Jules and Jim is François Truffaut’s deceptively lyrical, yet understatedly complex nouvelle vague film on love and friendship. At the heart of the conflict is the enigmatic Catherine (exquisitely played by the incomparable Jeanne Moreau), whose chameleon personality adapts to suit the relationship she is in. (Note the effect of the equally inscrutable character, Anna, in Louis Malle’s Damage.) In fact, she is the avatar of an intriguing, seemingly unfinished statue with a haunting smile that the two best friends, Jules (Oskar Werner) and Jim (Henri Serre), were captivated by during a friend’s slide presentation of the Adriatic Island (so much so that the two travel to the same outdoor museum just to see it). For Jules, the shy, conservative Austrian, Catherine assumes the image of a devoted country wife and mother. For Jim, the adventurous, extroverted Frenchman, she transforms herself into a carefree, sexually liberated lover. The tragedy of the film lies in Catherine’s emotional ambiguity towards Jules and Jim. Inasmuch as she desires both men, she eludes their attempts to love her. Unable to choose between them, she destroys everyone by holding on. Set during the advent of World War I, Jules and Jim is an allegorical film about the turmoil between French nationalism and the German occupation of World War II. As with the characters’ doomed love triangle, the film is a scathing indictment of a country led to ruin by lack of conviction and feigned neutrality.
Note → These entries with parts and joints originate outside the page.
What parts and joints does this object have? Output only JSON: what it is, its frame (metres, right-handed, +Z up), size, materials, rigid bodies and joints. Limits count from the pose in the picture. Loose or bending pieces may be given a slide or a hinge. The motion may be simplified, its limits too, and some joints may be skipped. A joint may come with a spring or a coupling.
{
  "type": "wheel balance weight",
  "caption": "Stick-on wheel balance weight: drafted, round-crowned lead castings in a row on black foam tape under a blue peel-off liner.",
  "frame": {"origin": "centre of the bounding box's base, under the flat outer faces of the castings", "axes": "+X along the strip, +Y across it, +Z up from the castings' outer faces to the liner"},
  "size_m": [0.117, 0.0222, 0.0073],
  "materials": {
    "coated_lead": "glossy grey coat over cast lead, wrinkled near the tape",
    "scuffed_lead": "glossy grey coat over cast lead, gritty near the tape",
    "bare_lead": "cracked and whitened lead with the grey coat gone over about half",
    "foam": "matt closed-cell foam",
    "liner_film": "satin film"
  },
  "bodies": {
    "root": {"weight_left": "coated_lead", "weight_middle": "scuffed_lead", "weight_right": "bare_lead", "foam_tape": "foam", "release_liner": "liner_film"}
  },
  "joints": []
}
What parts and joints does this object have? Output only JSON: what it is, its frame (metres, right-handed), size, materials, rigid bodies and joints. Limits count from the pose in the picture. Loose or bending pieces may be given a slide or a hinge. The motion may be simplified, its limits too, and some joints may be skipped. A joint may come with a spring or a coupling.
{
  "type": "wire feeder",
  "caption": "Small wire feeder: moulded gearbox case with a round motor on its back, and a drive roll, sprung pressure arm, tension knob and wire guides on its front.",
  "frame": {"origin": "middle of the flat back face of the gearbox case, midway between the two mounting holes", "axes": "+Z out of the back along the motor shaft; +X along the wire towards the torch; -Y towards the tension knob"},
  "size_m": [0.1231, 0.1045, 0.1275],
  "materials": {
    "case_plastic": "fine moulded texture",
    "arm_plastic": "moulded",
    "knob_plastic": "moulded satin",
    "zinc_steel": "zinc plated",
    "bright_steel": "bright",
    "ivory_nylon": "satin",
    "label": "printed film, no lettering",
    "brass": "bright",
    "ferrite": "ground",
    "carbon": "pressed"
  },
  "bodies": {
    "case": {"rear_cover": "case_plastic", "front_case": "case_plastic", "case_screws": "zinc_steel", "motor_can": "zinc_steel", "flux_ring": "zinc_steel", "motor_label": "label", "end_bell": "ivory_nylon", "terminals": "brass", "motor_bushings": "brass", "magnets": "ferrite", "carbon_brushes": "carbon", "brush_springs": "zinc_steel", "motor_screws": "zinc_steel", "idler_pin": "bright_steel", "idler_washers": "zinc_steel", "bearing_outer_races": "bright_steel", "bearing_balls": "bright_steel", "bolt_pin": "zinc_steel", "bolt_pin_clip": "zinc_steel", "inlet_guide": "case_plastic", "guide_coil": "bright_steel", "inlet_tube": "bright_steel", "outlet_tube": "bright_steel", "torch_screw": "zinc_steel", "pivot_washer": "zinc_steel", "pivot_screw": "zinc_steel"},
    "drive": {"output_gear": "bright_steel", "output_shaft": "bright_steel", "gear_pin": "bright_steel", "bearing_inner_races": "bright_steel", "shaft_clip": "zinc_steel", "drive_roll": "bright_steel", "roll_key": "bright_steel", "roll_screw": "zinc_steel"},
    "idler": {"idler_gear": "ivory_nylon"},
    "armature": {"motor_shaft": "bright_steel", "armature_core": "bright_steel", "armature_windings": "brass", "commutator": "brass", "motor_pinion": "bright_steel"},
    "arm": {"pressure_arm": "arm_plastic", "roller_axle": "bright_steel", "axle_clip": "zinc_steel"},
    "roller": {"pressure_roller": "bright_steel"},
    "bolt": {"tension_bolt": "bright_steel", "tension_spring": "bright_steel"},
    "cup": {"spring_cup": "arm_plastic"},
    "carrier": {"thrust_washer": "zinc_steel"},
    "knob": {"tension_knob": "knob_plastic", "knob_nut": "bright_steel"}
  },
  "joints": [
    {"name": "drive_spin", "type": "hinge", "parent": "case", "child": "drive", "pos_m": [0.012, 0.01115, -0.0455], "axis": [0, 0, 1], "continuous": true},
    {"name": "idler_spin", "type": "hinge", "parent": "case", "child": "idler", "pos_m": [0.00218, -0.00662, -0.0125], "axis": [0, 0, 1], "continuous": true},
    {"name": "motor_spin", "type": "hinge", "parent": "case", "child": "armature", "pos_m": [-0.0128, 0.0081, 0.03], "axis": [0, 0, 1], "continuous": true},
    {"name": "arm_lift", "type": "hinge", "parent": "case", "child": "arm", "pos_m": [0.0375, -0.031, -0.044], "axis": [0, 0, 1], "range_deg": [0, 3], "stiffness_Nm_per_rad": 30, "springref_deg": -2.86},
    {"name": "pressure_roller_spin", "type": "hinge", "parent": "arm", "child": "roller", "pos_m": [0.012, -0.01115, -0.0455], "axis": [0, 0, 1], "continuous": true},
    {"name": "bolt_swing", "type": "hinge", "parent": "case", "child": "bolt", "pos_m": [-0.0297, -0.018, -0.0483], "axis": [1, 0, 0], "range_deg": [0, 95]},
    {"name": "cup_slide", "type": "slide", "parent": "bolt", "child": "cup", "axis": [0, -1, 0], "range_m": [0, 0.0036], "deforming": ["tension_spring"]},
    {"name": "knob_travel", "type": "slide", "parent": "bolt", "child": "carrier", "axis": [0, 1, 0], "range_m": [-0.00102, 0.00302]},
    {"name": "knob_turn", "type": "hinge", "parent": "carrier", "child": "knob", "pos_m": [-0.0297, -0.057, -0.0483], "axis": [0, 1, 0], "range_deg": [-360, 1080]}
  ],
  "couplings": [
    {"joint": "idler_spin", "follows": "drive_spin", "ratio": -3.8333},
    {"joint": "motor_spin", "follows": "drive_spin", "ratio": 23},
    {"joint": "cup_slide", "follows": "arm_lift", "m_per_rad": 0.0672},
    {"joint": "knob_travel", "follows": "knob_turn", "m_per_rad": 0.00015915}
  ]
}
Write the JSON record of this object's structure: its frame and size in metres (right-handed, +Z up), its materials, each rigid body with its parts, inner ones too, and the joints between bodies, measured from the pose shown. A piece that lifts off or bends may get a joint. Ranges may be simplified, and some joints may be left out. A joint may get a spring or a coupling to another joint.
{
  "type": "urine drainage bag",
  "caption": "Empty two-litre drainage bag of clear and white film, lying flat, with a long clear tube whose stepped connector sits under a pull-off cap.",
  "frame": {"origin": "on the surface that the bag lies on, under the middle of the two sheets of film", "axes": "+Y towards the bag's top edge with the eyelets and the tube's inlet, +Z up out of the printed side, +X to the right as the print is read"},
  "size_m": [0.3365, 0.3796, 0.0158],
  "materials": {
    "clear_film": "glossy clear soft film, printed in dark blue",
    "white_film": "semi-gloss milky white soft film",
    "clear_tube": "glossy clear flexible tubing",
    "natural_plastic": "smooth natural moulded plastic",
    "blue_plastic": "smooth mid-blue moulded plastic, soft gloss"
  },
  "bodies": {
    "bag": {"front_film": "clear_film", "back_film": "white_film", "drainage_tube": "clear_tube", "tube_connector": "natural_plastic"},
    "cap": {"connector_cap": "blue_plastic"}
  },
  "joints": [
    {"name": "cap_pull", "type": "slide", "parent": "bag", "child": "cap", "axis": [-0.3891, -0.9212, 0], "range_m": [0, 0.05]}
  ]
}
Truffaut uses the recurrent theme of cycles throughout the film (as in Anatole Litvak’s Goodbye Again). Jules habitually turns an hourglass at his apartment in order to set his bedtime. There is a scene where the camera pans around the bistro, beginning and ending with the two friends talking. Catherine is constantly changing hats, and assumes a different personality with each one. Bicycle trips feature prominently in several scenes, and involve Catherine’s lovers. Lastly, note the structure and lyrics of Catherine’s song, which allude to her pattern of indiscretions, separations, and reconciliations with Jules. Similar to Claude Sautet’s Un Coeur en Hiver, the cyclical theme represents a love triangle. However, it also symbolizes a vicious circle – Catherine’s self-destructive “whirlpool” – of extramarital affairs, emotional vacillation, and cruelty to the people who love her. It is a desperate, hopelessly impossible situation that entraps, rather than liberates. Jules and Jim is a thought provoking film about the devastating consequences of indecision on three people… and a nation.